In January, 2018, horrific mudslides devastated parts of Montecito – one of the most beautiful places on earth – following massive wildfires. This week news broke that Prince Harry and Meghan Markle bought a massive house in the area, following extremely robust buying activity in recent months that has consumed much of the inventory that had stagnated for many months. What to some seemed hopeless at one point, is now thriving again.
What do these two things have in common? Time. Time has the capacity to unlock that which may seem impossible or even hopeless. Time heals most things. Time allows us to get a clearer perspective. Time answers unanswered questions. Time allows evolution and innovation to get back on track. Time allows us to forget. No area of the planet – or real estate markets – is immune from some form of adversity. And it is usually time that restores things back to ‘normal’.

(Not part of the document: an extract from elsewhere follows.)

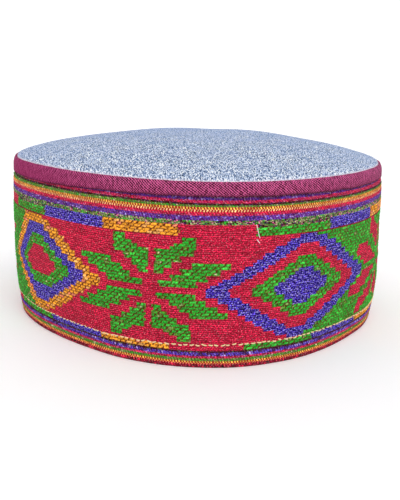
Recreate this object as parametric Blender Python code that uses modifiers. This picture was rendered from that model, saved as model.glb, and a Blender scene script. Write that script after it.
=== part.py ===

Yes time implies the one thing we all lack most….patience. In the waiting, some will panic. Some will predict eternal gloom and doom. Others, however, will wait and see while some will see opportunity, roll up their sleeves and get back to work, taking accurate inventory, evaluating solutions and future mitigation to prevent repeating past mistakes. And ultimately benefit when the stalemate unlocks.
The “GREAT UNLOCKING of 2020” of the stalled large-house market is one example of how all (most) stalled markets turn eventually, some sooner than others.